Always the peacemaker

Anonymous
I have a college kid who is always the one asked to make concessions for others. From the time she was young, she was always the one paired with the odd one out for activities. She was the one asked to take the least desirable thing because she was seen as flexible and easy-going. Now she’s in college and she’s sick of it - yet it continues to happen over and over again. Complaining gets her lectured on being a good sport and a team player. Short of bailing out (which then takes her out of her favorite activities which is not fair) what are other options? This time it’s a trip and she’s in a forced triple hotel room each day with two freshmen while all the other upperclassmen are paired with friends. She asked - tripling aside - why it couldn't even be a triple of her friends. She was told they’re trying to make things “inclusive with no cliques.” So now $$ later she’ll be having a crappy trip because she’s the lone person needing to be “accommodating.” I guess I’m more venting than needing advice. Sad to hear my non-complainer just fed up.
Anonymous
At this point, OP, it's on her. I was an accommodating socially anxious people-pleaser for decades, and am still, just not as much. I always knew it was on me to speak out, on me to be a little unpleasant, that it was OK to not be liked by all, etc... And I even knew that some people would respect me more if I spoke up. But I didn't. I wasn't ready. I started in my late 20s when I had my first child and I decided I had to model assertiveness.
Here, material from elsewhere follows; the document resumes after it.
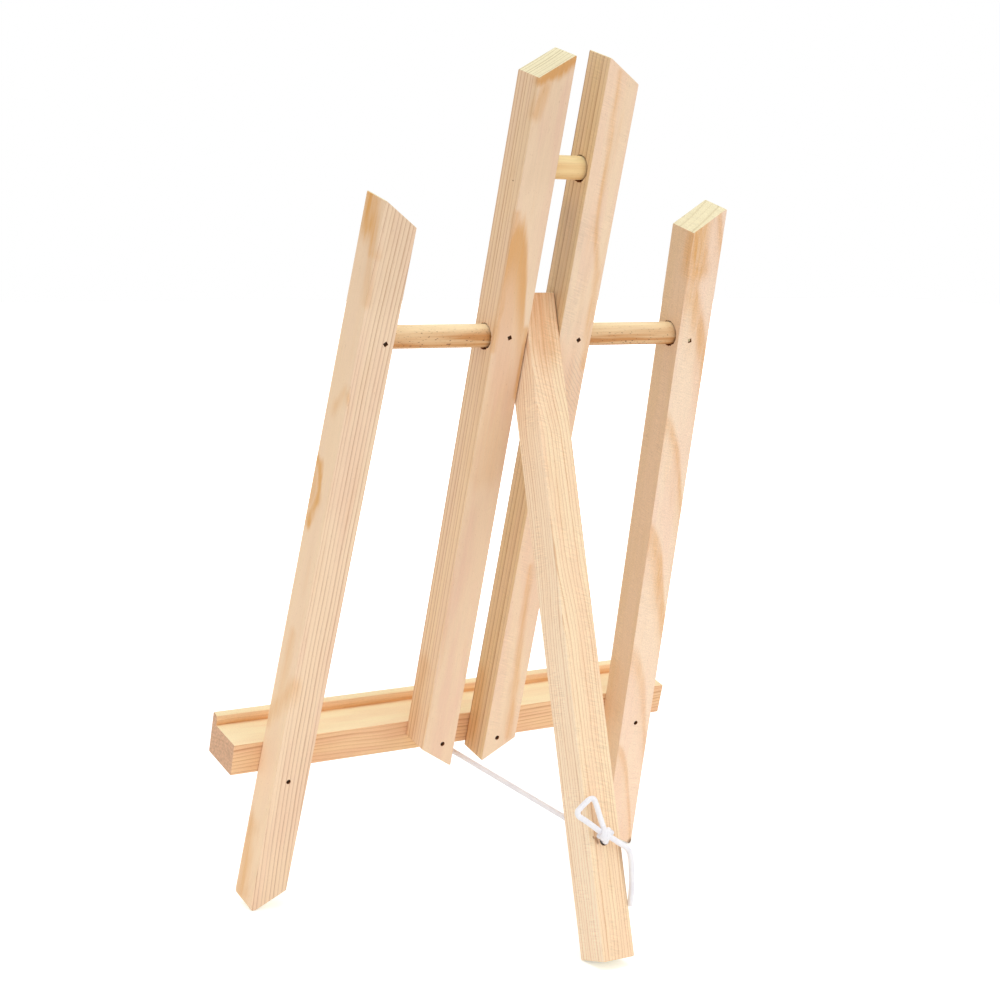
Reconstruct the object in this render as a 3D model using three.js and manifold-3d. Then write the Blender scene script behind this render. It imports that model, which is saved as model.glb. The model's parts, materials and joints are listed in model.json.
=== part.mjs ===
// A tabletop display easel in plain pine. Millimetres, +Z up.
// The picture side faces -Y and the rear leg stands at +Y; left and right are seen from the picture side.
// The front frame is laid out upright, pivot axis at height 0 and front faces on y = 0, then tilted back.

import * as THREE from "three";
import { mergeVertices } from "three/addons/utils/BufferGeometryUtils.js";
import Module from "manifold-3d";

const wasm = await Module();
wasm.setup();

const degrees = THREE.MathUtils.degToRad;

// Clearances
const seatGap = 0.3;               // round every glued or nailed piece
const runningGap = 0.35;           // rear leg's bore round the hinge dowel
const swingGap = 0.5;              // rear leg to the mast on each side
const boreOverrun = 2;             // how far a bore is run out of an open end

// Pine stock, the same for all five bars
const stockWidth = 20;
const stockDepth = 19;
const easedEdge = 0.5;             // chamfer along the edges
const endRound = 0.7;              // corners of the sawn ends
const easeSteps = 2;
const cornerSteps = 4;
const mitre = degrees(32);         // slope of the sawn ends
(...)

So you need to help her along, OP.
Anonymous
Anonymous wrote:I have a college kid who is always the one asked to make concessions for others. From the time she was young, she was always the one paired with the odd one out for activities. She was the one asked to take the least desirable thing because she was seen as flexible and easy-going. Now she’s in college and she’s sick of it - yet it continues to happen over and over again. Complaining gets her lectured on being a good sport and a team player. Short of bailing out (which then takes her out of her favorite activities which is not fair) what are other options? This time it’s a trip and she’s in a forced triple hotel room each day with two freshmen while all the other upperclassmen are paired with friends. She asked - tripling aside - why it couldn't even be a triple of her friends. She was told they’re trying to make things “inclusive with no cliques.” So now $$ later she’ll be having a crappy trip because she’s the lone person needing to be “accommodating.” I guess I’m more venting than needing advice. Sad to hear my non-complainer just fed up.


I was your daughter. Is she a middle child? I was the peacemaker in a family where there were needier/more demanding siblings above and below me. Parents were unhappy in their marriage. It's usually a learned survival strategy. Married another peacemaker and we do our best to be considerate of each other and raise our kids not to be doormats.
Anonymous
OP, it kinda seems like you know too much. Are hearing too much. It might be, she talks to you about it, vents, and then that's enough for her.

Maybe being made, staying mad and enacting some change would be better. And will eventually happen.